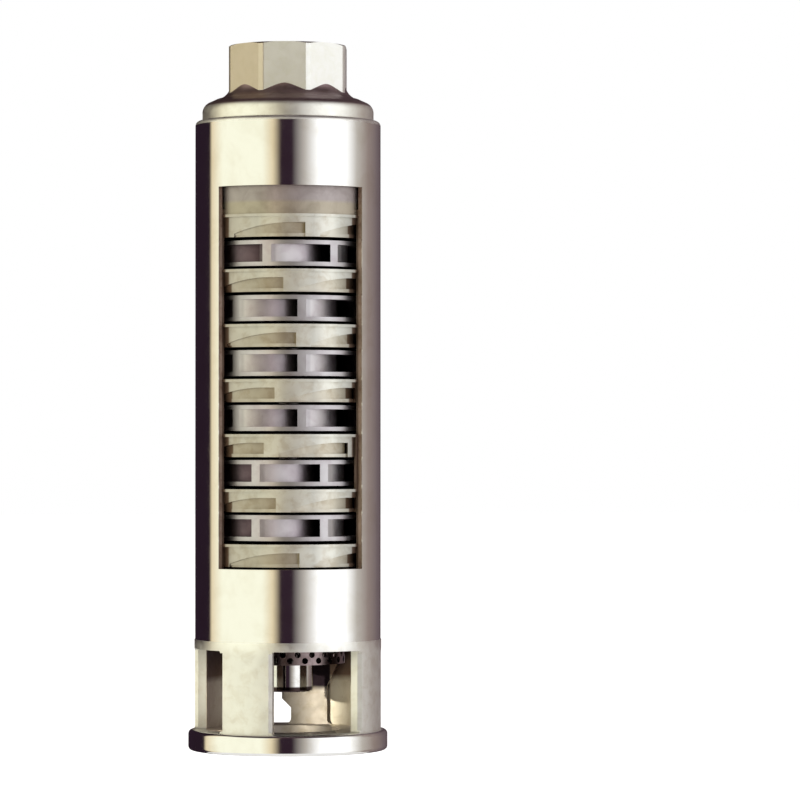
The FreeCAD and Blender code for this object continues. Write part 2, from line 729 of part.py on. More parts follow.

======

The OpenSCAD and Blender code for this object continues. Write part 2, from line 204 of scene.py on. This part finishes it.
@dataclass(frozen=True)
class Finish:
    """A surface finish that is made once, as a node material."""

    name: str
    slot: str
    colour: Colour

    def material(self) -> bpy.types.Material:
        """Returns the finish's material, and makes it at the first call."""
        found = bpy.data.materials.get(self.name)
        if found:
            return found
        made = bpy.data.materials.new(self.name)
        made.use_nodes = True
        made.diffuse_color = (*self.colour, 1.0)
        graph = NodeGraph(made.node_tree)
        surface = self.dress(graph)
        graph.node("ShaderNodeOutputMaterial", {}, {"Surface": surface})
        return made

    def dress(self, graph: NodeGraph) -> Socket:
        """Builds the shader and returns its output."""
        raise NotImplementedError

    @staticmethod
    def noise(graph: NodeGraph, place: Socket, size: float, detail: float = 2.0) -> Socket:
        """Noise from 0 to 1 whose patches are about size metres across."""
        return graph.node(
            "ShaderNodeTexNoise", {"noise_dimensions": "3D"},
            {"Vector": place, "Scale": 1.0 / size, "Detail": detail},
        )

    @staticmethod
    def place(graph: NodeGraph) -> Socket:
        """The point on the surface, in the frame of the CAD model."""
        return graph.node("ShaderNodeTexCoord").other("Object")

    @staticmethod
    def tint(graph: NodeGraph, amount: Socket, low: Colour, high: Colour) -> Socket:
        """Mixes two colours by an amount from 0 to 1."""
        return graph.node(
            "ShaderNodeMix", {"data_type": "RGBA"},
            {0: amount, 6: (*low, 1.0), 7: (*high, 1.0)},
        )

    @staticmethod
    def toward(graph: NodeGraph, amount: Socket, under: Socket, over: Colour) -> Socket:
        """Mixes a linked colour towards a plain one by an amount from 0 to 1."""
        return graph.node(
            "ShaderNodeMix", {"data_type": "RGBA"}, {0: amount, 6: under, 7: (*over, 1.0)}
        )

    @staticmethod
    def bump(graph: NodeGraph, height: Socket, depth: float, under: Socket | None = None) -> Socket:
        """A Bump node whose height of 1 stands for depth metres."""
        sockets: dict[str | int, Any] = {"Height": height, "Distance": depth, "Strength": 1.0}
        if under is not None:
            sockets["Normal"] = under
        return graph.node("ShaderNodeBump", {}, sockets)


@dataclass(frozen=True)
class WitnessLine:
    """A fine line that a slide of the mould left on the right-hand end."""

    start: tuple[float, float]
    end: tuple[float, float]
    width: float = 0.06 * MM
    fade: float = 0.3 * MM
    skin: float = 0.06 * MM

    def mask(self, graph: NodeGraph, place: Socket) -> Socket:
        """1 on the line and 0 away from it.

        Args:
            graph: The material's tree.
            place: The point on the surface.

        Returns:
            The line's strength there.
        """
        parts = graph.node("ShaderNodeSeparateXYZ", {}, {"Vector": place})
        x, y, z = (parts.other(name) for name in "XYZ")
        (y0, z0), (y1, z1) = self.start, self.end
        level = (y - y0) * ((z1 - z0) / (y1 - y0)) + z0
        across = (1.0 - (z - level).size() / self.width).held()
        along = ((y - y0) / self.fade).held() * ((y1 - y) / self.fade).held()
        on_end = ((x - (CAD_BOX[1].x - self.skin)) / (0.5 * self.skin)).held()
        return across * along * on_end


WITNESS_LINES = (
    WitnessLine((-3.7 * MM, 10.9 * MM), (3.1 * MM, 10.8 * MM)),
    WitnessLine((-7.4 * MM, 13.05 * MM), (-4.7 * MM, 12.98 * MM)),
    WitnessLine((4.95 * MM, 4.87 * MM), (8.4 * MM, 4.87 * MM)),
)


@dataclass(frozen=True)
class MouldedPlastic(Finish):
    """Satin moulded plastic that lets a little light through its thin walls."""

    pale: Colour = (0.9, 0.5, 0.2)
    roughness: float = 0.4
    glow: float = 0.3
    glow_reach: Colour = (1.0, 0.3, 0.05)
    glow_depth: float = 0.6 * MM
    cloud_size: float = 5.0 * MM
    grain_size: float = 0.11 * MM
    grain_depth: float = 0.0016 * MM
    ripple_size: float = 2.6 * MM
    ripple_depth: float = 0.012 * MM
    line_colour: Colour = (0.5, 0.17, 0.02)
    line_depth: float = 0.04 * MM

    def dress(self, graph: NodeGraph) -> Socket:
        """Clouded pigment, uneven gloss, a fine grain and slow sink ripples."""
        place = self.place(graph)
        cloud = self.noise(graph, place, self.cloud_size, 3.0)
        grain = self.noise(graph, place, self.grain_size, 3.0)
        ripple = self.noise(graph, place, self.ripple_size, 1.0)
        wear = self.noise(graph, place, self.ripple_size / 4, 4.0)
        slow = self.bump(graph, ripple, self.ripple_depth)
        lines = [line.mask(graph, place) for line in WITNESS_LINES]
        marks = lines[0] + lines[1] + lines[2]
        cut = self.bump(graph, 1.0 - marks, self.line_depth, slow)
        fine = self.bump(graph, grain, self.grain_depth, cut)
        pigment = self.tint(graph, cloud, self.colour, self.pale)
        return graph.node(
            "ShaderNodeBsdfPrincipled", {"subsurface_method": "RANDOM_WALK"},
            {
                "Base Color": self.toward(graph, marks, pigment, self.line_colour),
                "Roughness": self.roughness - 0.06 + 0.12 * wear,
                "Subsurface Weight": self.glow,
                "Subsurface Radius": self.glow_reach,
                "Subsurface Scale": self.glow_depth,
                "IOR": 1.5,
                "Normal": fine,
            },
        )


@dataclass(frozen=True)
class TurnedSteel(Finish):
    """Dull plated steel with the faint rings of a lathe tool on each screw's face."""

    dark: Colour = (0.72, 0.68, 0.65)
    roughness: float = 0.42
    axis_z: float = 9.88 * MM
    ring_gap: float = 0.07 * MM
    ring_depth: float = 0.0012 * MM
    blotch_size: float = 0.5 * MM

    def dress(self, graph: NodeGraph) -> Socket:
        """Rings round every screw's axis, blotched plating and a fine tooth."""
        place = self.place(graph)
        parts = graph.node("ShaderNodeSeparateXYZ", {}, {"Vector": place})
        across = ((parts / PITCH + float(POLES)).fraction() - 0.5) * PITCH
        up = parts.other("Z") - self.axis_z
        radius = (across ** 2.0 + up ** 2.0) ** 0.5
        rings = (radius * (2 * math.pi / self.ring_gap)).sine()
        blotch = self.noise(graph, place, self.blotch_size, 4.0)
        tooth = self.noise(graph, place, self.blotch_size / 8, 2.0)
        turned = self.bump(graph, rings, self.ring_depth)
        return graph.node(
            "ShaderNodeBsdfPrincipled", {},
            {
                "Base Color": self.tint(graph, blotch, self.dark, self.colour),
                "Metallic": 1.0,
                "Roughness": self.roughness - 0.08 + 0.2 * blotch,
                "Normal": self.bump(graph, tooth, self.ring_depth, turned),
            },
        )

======

- WHAT TO DO -
Read the data above and pull out each line that holds the string "Blender".

- THE OUTPUT -
The FreeCAD and Blender code for this object continues. Write part 2, from line 729 of part.py on. More parts follow.
The OpenSCAD and Blender code for this object continues. Write part 2, from line 204 of scene.py on. This part finishes it.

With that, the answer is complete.